Deformation Gradient (F)

Exports the 3×3 Deformation Gradient matrix F as a point attribute.

Tip

This attribute keeps track of the local rotation and all local elastic deformations (scale, shear). It can be used to copy geometry onto the simulated material points.

Affine Velocity (C)

Exports the 3×3 Affine Velocity matrix C as a point attribute.

Velocity (v)

Exports the particle velocity v as a point attribute.

Plastic Compression/Stretching (Jp)

Exports the determinant of the Deformation Gradient's plastic component Jp as a point attribute.

Tip

This attribute keeps track of how much compression and stretching was applied to the material as plastic deformation. Values below 1.0 represents compression while values above 1.0 represent stretching.

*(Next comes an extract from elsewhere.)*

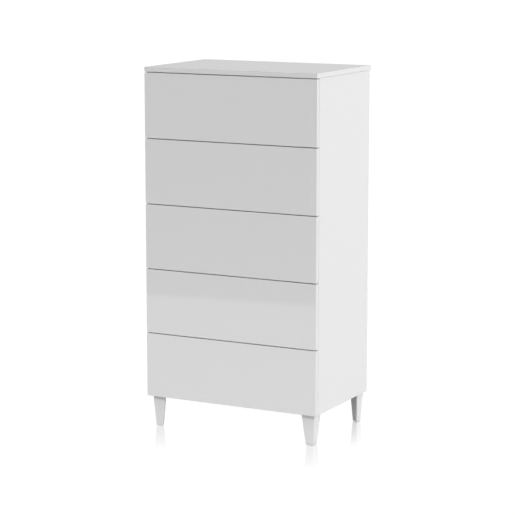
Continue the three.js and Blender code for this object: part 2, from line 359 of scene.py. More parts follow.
def make_rolled_lines():
    """Lines that the rollers leave along a steel strip."""
    tree, given, result = new_group("Rolled Lines", {"Stretch": ALONG_STRIP}, ["Height", "Tone"])
    place = on_object(tree)
    lines = noise(tree, vector_math(tree, "MULTIPLY", place, given["Stretch"]), 1.0, 3.0, 0.6)
    spangle = add_node(tree, "ShaderNodeTexVoronoi", {"Vector": place, "Scale": 160.0}).outputs["Color"]
    spangle = add_node(tree, "ShaderNodeSeparateColor", {0: spangle}).outputs[0]
    tone = plus(tree, times(tree, lines, 0.7), times(tree, spangle, 0.3))
    give(tree, result["Height"], lines)
    give(tree, result["Tone"], tone)


# ---- Materials ----


DUST_COLOUR = (0.5, 0.49, 0.46, 1.0)


def new_material(name):
    material = bpy.data.materials.new(name)
    tree = empty_tree(material)
    shader = tree.nodes.new("ShaderNodeBsdfPrincipled")
    add_node(tree, "ShaderNodeOutputMaterial", {"Surface": shader.outputs["BSDF"]})
    return material, tree, shader


def finish_shader(tree, shader, colour, roughness, height, depth):
    """Colour, roughness, and a relief as deep as the given depth."""
    give(tree, shader.inputs["Base Color"], colour)
    give(tree, shader.inputs["Roughness"], roughness)
    bump = add_node(tree, "ShaderNodeBump", {"Height": height, "Distance": depth})
    give(tree, shader.inputs["Normal"], bump.outputs["Normal"])


def gloss_foil(name, finishes, size, dust=0.0, band=0.0, edge_and_gap_shade_tone=1.0, painted_shade_below=None):
    """High-gloss white foil. A board with an edge band shows its hairline joint.
    The upper and lower edges can be satin and a tone darker than the faces: a little of that is the edge
    band's own tone, most is painted shade for the gaps between the fronts.
    A leg gets painted shade on its front just below the height where the drawer front ends; it stands for
    the shadow under the fronts."""
    material, tree, shader = new_material(name)
    foil = finishes.foil_colour
    distance = place_group(tree, "Edge Distance", size=size)["Distance"]
    marks = place_group(tree, "Handling Marks", scale=5.0)["Mask"]
    settled = place_group(tree, "Settled Dust", amount=dust)["Mask"]
    rubbed = ramp(tree, distance, 0.0, 1.6 * MM, 1.0, 0.0)
    colour = mix_colour(tree, rubbed, rgba(foil), rgba(foil, 0.965))
    colour = mix_colour(tree, times(tree, marks, 0.35), colour, rgba(foil, 0.985))
    if band > 0:
        line = place_group(tree, "Edge Band Joint", distance=distance, band=band, width=0.18 * MM)["Line"]
        colour = mix_colour(tree, times(tree, line, 0.55), colour, rgba(foil, 0.55))
    colour = mix_colour(tree, times(tree, settled, 0.10), colour, (0.55, 0.54, 0.52, 1.0))
    roughness = plus(tree, finishes.foil_roughness, times(tree, marks, 0.012))
    roughness = plus(tree, roughness, times(tree, rubbed, 0.10))
    roughness = plus(tree, roughness, times(tree, settled, 0.12))
    # Painted shade: darker upper and lower edges make the gaps between the drawer fronts dark; the added
    # roughness is the satin edge band's own.
    if edge_and_gap_shade_tone < 1:
        upright = math_node(tree, "ABSOLUTE", along_axis(tree, surface(tree, "Normal"), "Z"))
        level = ramp(tree, upright, 0.70, 0.98)
        colour = mix_colour(tree, level, colour, rgba(foil, edge_and_gap_shade_tone))
        roughness = plus(tree, roughness, times(tree, level, 0.32))
    # Painted shade: the top of a leg's front face is darkened for the shadow of the drawer fronts above it.
    if painted_shade_below is not None:
        height = along_axis(tree, surface(tree, "Position"), "Z")
        outward = along_axis(tree, surface(tree, "Normal"), "Y")
        close = ramp(tree, height, painted_shade_below - 18 * MM, painted_shade_below - 9 * MM)
        shade = times(tree, close, ramp(tree, outward, -0.9, -0.6, 1.0, 0.0))
        colour = mix_colour(tree, shade, colour, rgba(foil, 0.76))
    shader.inputs["IOR"].default_value = 1.5
    ripple = place_group(tree, "Foil Ripple")["Height"]
    finish_shader(tree, shader, colour, roughness, ripple, 0.004 * MM)
    return material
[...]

The stretching information can easily drive secondary emission of dust or debris as it highlights where things are breaking and tearing.

Elastic Compression/Stretching (Je)

Exports the determinant of the Deformation Gradient's elastic component Je as a point attribute.

Radius (pscale)

Exports the particle radius pscale as a float point attribute.

Unique Identifier (id)

Exports unique particle identifier id as a point attribute.

Pinned (pintotanimation)

Exports the pinned particles' flag as the pintoanimation integer point attribute.

Age (age)

Exports the particle age as the age float point attribute.

Source Name (source_name)

Exports the particles' source name as the sourcename string point attribute. This attribute is defined by the MPM Sources for post-sim manipulations.

Extra Attributes

Exports additional point attributes by name.

Detail Attributes

Substep Count (substepcount)

Exports the actual number of computed substeps substepcount as an integer detail attribute.

Voxel Size (dx)

Exports the voxel width of the background grid dx as a float detail attribute.

Grid Scale (gridscale)

Exports the gridscale float detail attribute that defines the voxel size of the background grid in terms of the particle separation.

Particle Separation (particlesep)

Exports the particle separation particlesep as a float detail attribute.

Extra Attributes

Exports additional detail attributes by name.